* _Set task_
The lines to return are those from the one containing "# Knob, a ring" down to the one containing "nodes[node].hide_render = nodes[node].hide_viewport", inclusive; return them exactly and nothing else.

* _Given information_

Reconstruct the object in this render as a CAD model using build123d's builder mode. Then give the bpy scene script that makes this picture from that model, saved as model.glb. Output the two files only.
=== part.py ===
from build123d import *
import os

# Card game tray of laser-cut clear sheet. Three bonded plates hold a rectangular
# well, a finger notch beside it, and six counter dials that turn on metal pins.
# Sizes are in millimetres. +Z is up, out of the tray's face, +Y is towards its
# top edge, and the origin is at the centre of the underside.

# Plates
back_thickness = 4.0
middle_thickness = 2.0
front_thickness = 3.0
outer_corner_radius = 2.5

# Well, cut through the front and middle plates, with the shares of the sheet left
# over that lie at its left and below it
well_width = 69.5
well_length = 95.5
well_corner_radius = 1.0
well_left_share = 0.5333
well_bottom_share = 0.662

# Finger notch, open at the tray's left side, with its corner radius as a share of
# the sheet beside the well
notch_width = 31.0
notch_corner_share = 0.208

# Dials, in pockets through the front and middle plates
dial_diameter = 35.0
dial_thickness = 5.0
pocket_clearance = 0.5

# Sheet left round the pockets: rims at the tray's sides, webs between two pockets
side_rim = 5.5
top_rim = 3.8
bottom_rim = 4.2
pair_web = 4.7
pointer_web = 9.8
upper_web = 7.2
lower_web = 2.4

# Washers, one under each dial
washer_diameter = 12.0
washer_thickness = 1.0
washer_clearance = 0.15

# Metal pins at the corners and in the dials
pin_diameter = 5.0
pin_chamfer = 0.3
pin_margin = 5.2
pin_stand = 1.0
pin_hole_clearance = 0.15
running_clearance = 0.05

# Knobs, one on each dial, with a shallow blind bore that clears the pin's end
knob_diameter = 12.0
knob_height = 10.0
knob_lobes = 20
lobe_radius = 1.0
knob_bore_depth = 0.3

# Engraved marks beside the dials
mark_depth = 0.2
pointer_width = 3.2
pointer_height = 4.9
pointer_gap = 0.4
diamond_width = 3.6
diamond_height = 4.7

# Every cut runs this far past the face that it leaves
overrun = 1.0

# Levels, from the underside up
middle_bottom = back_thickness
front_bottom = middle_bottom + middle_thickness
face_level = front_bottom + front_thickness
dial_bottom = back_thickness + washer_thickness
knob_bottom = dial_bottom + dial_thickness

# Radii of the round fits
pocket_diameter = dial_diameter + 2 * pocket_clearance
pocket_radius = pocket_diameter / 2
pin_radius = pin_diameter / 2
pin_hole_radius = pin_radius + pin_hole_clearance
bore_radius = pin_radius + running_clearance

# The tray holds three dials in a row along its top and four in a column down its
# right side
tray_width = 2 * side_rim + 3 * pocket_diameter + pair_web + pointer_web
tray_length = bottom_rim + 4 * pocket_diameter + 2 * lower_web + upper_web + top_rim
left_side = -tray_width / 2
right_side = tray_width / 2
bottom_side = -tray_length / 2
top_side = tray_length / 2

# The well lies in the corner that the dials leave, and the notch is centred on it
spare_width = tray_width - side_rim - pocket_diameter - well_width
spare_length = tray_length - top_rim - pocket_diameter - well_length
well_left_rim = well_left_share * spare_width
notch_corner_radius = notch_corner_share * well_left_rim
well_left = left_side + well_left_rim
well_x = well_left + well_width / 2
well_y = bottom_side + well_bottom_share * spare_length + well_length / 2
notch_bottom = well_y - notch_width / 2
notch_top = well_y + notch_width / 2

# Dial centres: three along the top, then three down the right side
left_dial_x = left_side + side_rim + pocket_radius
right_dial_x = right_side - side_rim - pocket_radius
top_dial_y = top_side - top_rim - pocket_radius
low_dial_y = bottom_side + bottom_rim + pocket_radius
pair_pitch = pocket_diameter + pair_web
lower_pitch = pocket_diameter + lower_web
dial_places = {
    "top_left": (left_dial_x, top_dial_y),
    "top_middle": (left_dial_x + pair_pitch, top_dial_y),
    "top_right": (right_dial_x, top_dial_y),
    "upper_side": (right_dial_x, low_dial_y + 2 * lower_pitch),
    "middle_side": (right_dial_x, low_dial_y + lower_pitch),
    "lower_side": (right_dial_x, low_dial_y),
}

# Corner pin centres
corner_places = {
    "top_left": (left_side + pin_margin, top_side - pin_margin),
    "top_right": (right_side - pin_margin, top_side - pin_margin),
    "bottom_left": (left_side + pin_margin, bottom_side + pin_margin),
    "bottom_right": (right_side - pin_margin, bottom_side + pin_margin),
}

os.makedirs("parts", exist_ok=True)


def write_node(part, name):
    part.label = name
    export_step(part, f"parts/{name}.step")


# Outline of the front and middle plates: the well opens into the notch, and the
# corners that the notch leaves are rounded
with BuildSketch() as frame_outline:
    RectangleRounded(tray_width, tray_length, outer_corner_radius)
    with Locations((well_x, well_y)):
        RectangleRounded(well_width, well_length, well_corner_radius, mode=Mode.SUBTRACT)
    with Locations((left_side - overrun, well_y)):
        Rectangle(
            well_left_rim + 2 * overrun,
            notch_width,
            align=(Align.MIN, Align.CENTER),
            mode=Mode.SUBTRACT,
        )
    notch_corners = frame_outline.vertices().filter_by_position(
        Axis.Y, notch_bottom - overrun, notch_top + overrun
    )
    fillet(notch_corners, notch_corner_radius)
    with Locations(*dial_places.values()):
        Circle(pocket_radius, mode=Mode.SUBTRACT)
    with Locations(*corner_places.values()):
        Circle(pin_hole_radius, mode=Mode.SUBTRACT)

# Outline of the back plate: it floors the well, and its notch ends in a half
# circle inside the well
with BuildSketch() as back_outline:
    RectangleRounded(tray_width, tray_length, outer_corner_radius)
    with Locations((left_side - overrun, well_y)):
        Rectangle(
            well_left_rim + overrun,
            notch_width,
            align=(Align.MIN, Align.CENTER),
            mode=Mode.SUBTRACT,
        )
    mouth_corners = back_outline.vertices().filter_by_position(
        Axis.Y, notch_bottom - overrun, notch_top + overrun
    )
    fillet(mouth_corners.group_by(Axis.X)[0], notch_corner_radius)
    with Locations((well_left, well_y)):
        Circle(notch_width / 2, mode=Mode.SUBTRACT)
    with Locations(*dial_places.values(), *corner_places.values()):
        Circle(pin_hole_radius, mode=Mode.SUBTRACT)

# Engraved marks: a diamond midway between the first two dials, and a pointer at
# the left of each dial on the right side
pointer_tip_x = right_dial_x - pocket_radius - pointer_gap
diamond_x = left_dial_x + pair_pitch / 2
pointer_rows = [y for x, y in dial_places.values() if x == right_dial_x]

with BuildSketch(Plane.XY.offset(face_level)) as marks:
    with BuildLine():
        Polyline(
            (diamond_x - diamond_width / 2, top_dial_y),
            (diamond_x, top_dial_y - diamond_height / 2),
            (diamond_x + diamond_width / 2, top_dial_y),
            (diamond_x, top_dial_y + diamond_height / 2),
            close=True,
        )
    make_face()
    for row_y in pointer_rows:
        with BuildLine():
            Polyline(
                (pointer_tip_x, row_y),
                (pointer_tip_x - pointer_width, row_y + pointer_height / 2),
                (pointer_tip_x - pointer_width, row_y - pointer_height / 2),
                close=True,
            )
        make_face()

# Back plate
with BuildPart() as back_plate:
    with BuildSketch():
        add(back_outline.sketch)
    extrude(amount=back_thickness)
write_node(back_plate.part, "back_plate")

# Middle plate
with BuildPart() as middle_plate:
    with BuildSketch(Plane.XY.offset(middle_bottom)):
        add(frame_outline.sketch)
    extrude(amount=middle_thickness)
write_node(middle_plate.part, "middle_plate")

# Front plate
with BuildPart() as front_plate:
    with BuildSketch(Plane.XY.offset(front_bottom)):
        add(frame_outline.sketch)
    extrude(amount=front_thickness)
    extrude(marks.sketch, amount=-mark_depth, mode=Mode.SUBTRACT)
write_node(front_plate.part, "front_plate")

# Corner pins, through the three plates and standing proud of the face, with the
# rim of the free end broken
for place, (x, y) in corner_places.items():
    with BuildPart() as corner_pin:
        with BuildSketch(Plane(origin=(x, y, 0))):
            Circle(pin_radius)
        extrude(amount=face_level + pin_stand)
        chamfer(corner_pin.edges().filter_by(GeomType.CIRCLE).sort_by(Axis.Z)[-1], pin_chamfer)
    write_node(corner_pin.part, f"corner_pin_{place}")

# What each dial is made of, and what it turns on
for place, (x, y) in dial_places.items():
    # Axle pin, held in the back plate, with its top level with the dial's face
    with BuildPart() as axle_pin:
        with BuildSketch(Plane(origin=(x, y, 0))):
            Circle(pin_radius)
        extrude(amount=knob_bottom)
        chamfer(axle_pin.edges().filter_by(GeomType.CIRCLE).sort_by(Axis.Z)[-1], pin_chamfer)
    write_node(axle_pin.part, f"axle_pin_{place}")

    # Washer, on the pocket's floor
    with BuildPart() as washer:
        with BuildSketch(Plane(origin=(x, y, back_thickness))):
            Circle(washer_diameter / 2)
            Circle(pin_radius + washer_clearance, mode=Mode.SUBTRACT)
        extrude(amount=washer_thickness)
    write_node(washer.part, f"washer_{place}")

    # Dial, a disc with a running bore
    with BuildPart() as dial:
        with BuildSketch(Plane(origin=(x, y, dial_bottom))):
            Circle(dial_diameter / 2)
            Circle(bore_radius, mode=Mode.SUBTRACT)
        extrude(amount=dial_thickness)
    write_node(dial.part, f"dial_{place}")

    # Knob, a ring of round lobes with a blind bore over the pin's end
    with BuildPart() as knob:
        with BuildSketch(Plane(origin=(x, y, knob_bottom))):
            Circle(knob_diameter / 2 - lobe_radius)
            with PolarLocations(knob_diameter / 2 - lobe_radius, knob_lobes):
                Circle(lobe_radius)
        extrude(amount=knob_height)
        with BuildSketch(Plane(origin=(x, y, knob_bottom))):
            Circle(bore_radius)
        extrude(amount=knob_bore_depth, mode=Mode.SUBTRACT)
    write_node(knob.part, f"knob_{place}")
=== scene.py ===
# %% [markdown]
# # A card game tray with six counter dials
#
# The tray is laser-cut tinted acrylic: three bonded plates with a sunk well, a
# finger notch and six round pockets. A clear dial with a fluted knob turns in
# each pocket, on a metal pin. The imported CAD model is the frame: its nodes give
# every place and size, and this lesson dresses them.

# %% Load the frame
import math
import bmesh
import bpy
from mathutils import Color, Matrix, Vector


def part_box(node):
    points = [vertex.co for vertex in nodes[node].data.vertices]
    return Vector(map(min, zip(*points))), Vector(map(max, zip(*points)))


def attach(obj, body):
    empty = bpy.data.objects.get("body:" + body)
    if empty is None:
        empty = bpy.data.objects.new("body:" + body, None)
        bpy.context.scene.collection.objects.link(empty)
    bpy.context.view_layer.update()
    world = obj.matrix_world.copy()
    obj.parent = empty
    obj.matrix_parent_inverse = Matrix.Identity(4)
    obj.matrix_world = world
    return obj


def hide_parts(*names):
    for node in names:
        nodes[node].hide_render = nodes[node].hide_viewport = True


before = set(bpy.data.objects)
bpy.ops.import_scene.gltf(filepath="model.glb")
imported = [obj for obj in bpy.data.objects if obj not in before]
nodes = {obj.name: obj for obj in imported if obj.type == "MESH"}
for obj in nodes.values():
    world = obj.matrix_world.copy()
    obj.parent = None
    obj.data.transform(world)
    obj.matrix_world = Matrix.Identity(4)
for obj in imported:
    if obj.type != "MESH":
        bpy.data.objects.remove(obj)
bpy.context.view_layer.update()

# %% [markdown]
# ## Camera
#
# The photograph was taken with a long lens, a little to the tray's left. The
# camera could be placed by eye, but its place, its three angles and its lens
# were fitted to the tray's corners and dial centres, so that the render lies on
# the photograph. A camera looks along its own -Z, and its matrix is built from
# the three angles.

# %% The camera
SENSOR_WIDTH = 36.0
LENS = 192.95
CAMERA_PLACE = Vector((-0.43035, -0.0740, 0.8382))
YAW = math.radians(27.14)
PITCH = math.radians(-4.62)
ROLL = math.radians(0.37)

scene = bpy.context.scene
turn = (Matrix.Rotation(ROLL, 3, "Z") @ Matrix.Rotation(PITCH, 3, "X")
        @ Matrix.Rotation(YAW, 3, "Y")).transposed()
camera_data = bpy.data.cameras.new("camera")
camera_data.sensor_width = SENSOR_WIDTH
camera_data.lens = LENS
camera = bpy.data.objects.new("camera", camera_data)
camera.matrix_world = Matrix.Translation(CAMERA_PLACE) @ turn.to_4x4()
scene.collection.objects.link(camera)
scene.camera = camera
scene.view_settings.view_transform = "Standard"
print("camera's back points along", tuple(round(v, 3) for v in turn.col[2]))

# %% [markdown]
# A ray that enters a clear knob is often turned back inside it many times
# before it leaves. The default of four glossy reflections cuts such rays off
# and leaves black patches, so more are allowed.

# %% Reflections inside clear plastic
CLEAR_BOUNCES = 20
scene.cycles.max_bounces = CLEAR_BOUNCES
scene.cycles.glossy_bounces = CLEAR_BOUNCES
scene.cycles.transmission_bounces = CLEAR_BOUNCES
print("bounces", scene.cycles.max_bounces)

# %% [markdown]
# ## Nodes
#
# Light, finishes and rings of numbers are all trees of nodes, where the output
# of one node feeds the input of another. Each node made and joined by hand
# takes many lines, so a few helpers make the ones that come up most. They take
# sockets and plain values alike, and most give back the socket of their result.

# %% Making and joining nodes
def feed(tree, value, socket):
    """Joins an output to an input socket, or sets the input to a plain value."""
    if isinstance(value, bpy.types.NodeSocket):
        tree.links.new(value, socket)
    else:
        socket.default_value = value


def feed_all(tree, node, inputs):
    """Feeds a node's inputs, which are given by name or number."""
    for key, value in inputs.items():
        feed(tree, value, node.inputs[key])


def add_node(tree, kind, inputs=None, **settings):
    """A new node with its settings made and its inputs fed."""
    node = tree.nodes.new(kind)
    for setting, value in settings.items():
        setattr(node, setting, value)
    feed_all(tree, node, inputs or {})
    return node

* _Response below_
    # Knob, a ring of round lobes with a blind bore over the pin's end
    with BuildPart() as knob:
        with BuildSketch(Plane(origin=(x, y, knob_bottom))):
            Circle(knob_diameter / 2 - lobe_radius)
            with PolarLocations(knob_diameter / 2 - lobe_radius, knob_lobes):
                Circle(lobe_radius)
        extrude(amount=knob_height)
        with BuildSketch(Plane(origin=(x, y, knob_bottom))):
            Circle(bore_radius)
        extrude(amount=knob_bore_depth, mode=Mode.SUBTRACT)
    write_node(knob.part, f"knob_{place}")
=== scene.py ===
# %% [markdown]
# # A card game tray with six counter dials
#
# The tray is laser-cut tinted acrylic: three bonded plates with a sunk well, a
# finger notch and six round pockets. A clear dial with a fluted knob turns in
# each pocket, on a metal pin. The imported CAD model is the frame: its nodes give
# every place and size, and this lesson dresses them.

# %% Load the frame
import math
import bmesh
import bpy
from mathutils import Color, Matrix, Vector


def part_box(node):
    points = [vertex.co for vertex in nodes[node].data.vertices]
    return Vector(map(min, zip(*points))), Vector(map(max, zip(*points)))


def attach(obj, body):
    empty = bpy.data.objects.get("body:" + body)
    if empty is None:
        empty = bpy.data.objects.new("body:" + body, None)
        bpy.context.scene.collection.objects.link(empty)
    bpy.context.view_layer.update()
    world = obj.matrix_world.copy()
    obj.parent = empty
    obj.matrix_parent_inverse = Matrix.Identity(4)
    obj.matrix_world = world
    return obj


def hide_parts(*names):
    for node in names:
        nodes[node].hide_render = nodes[node].hide_viewport = True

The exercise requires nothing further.